I don’t want to be a jerk, you know? I realize people have a right to live and play their music and whatever. I also realize it’s during a work week when he thinks people are away from their homes. But some of us aren’t and I pay my rent and deserve peace like anyone else.
He uncovers his damn parrots at 6am in the morning and with it being Summer, everyone in the neighborhood has their windows open. So they squawk and carry on, especially on the weekends because he sings to them. He SINGS! You can hear him up there singing to the birds while his wife or girlfriend clanks the dishes around and cooks breakfast. One morning I yelled out the window “For god’s sake, shut up! This isn’t freaking Costa Rica!” but that didn’t seem to sway him. I can’t imagine why.

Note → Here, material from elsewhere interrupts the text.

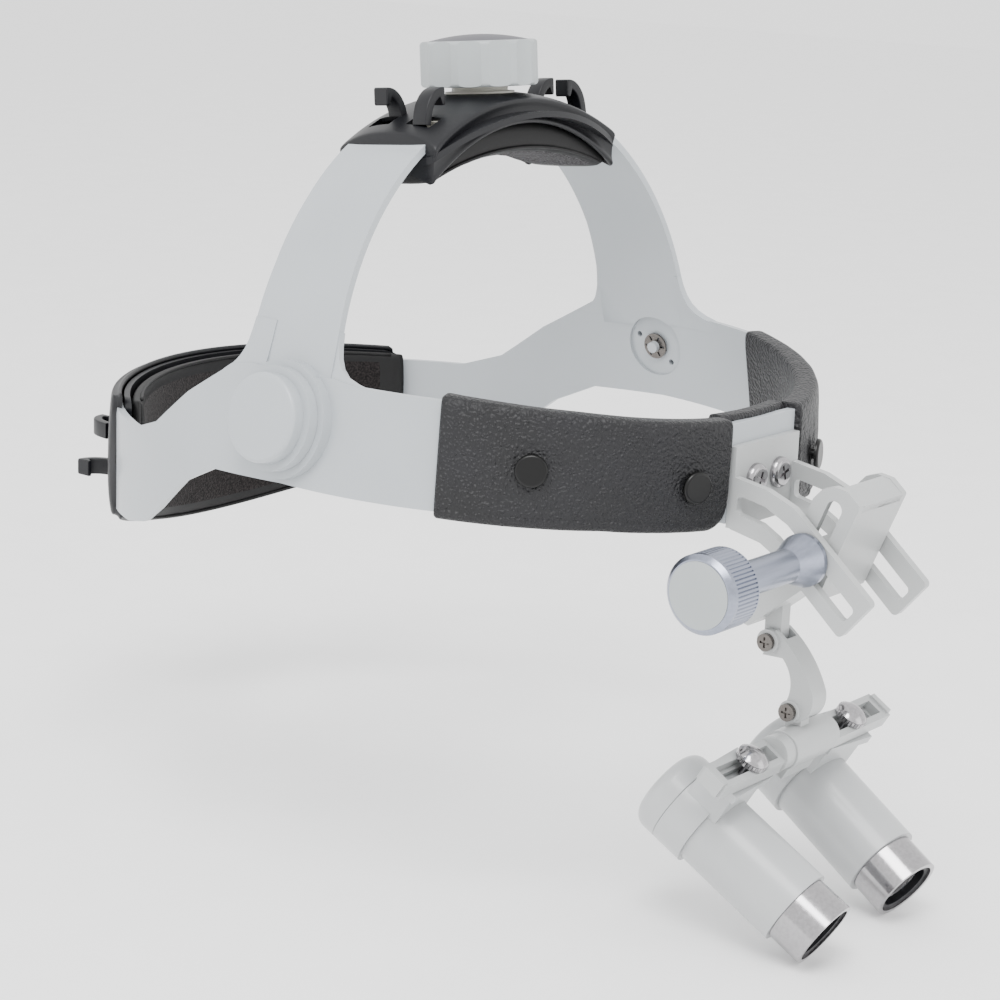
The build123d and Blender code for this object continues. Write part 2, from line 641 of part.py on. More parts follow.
def lens(radius, middle, thickness, bulge):
    """Biconvex lens on the barrel axis."""
    rim = thickness / 2
    ball = (radius**2 + bulge**2) / (2 * bulge)
    waist = rim + bulge - ball + math.sqrt(ball**2 - radius**2 / 4)
    with BuildSketch(Plane.XY) as profile:
        with BuildLine():
            Line((0, -rim - bulge), (0, rim + bulge))
            ThreePointArc((0, rim + bulge), (radius / 2, waist), (radius, rim))
            Line((radius, rim), (radius, -rim))
            ThreePointArc((radius, -rim), (radius / 2, -waist), (0, -rim - bulge))
        make_face()
    return barrel_frame(Pos(0, middle, -BARREL_DROP) * revolve(profile.sketch, Axis.Y))


def prism():
    """Roof prism block inside the housing."""
    axis = -BARREL_DROP
    return barrel_frame(Pos(0, 5.2, axis) * Rot(Y=45) * Box(12.0, 5.8, 12.0))


def eyecup():
    """Soft ring behind the eyepiece, level with the cover."""
    axis = -BARREL_DROP
    cup = rod_y(8.0, COVER_BACK - 1.75, COVER_BACK + 0.15, 0, axis)
    cup = fillet(cup.edges().filter_by(GeomType.CIRCLE).sort_by(Axis.Y)[-1], 0.5)
    return barrel_frame(cup - rod_y(6.6, 0, 60, 0, axis))


# ---- the whole object ---------------------------------------------------------------------
def both(shape):
    """A piece and its mirror image as one node."""
    return Compound(children=[shape, mirrored(shape)])


def both_sides(name, shape):
    """A piece on the wearer's right (-X) and its mirror image on the left."""
    return {f"{name}_right": shape, f"{name}_left": mirrored(shape)}


def all_pieces():
    """Every node of the object, by name."""
    top_place = Rot(X=-STRAP_LEAN) * Pos(0, 0, TOP_CREST - TOP_R)
    rear_place = Pos(0, REAR_CREST - REAR_R, REAR_Z) * Rot(X=-90)
    panel = side_panel()
    pieces = {
        "side_panel_left": panel,
        "side_panel_right": mirrored(panel),
        "hub_discs": both(hub_disc()),
        "star_clips": both(star_clip()),
        "leather_sleeves": both(leather_sleeve()),
    }
    pieces["front_plate"] = front_plate()
    pieces["forehead_pad"] = forehead_pad()
    pieces["press_studs"] = press_studs()
    pieces.update(saddle_set("top", top_place, TOP_R, TOP_HALF_X, TOP_SIDES, TOP_MOUTH, TOP_HOOK_X,
                             0.0, (23.0, 33.0)))
    pieces.update(saddle_set("rear", rear_place, REAR_R, REAR_HALF_X, REAR_SIDES, REAR_MOUTH, REAR_HOOK_X,
                             -2.5, (22.0, 49.0)))
    pieces["knob_collars"] = knob_collars([(top_place, TOP_R), (rear_place, REAR_R)])
    pieces["bracket"] = bracket()
    pieces["bracket_screws"] = bracket_screws()
    pieces["clamp_bolt"] = clamp_bolt()
    pieces["clamp_sleeve"] = clamp_sleeve()
    pieces["clamp_knob"] = clamp_knob()
    pieces["clamp_knob_disc"] = clamp_knob_disc()
    pieces["slot_guides"] = slot_guides()
    pieces["carriage"] = carriage()
    pieces["carriage_cheeks"] = carriage_cheeks()
    pieces["c_arm"] = c_arm()
    pieces["hinge_screws"] = Compound(children=[hinge_screw(HINGE_UP, 4.9), hinge_screw(HINGE_LOW, 4.9)])
    pieces["centre_body"] = centre_body()
    for name, shape in (
        ("pd_arm", pd_arm()),
        ("thumb_screw", thumb_screw()),
        ("prism_housing", prism_housing()),
        ("housing_cover", housing_cover()),
        ("barrel_tube", barrel_tube()),
        ("objective_ring", objective_ring()),
        ("retaining_ring", retaining_ring()),
        ("objective_lens", lens(7.9, RING_FRONT + 5.2, 1.2, 1.3)),
        ("eye_lens", lens(6.5, COVER_BACK - 2.4, 0.8, 0.9)),
        ("prism", prism()),
        ("eyecup", eyecup()),
    ):
        pieces.update(both_sides(name, shape))
    return pieces


if __name__ == "__main__":
    os.makedirs("parts", exist_ok=True)
    for name, shape in all_pieces().items():
        export_step(shape, f"parts/{name}.step")
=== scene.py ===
import math

import bmesh
import bpy
import numpy as np
from mathutils import Matrix, Vector, noise


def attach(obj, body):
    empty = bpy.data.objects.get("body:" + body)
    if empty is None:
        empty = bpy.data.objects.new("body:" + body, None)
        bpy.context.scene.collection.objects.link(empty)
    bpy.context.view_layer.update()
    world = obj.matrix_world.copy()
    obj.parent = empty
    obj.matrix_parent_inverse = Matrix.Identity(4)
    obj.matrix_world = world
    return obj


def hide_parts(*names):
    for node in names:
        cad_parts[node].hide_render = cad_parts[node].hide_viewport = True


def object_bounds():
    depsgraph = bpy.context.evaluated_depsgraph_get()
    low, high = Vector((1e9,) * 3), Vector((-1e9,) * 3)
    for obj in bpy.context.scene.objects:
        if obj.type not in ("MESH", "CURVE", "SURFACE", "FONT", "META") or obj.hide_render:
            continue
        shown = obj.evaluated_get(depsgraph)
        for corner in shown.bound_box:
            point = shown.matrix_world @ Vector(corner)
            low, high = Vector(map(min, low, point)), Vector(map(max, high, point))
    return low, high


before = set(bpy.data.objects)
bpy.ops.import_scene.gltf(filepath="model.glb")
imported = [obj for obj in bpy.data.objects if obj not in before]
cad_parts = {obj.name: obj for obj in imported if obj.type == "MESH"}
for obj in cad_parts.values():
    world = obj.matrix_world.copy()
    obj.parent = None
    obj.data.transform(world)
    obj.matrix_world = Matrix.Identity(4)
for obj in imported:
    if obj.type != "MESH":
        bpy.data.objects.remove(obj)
size_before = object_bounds()

# Lengths are millimetres in this script and become metres in new_object().
MM = 0.001

# ---- driving sizes, the same as in the design -------------------------------------------------
HUB_X, LEAN, FRONT_B, REAR_B = 92.0, 0.2, 103.2, 134.0
LEAN_STOP = -18.0
SHEET = 2.2
FACE_HALF = 17.0
STRAP_LEAN = math.radians(5.0)
STRAP_FOOT, STRAP_SLOPE = 92.3, 0.334
TOP_R, TOP_CREST = 98.0, 85.4
REAR_R, REAR_CREST, REAR_HALF_X, REAR_Z = 85.0, 129.5, 65.5, -38.0
TURNED = np.array([math.cos(math.atan(LEAN)), 0.0, math.sin(math.atan(LEAN))])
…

The other day, he was using a chainsaw to cut logs about 3 feet from my open bedroom window. He’s up a bit higher on the hill, so looking out my window, I was eye-level with the saw. Dust, wood chips, all this crap was flying in the air and into my windows. What the hell!!? Are you planning on busting a crackling fire any time soon? I’m not. Save it for Winter, dude!
Every time I go ask him to turn down his radio, he’s nice about it and he always says good morning, so I don’t want to be a complete bitch, but this is getting ridiculous. I’ve got to get some work done! I’ve got to! And all that’s happening is he’s making me underline things a lot.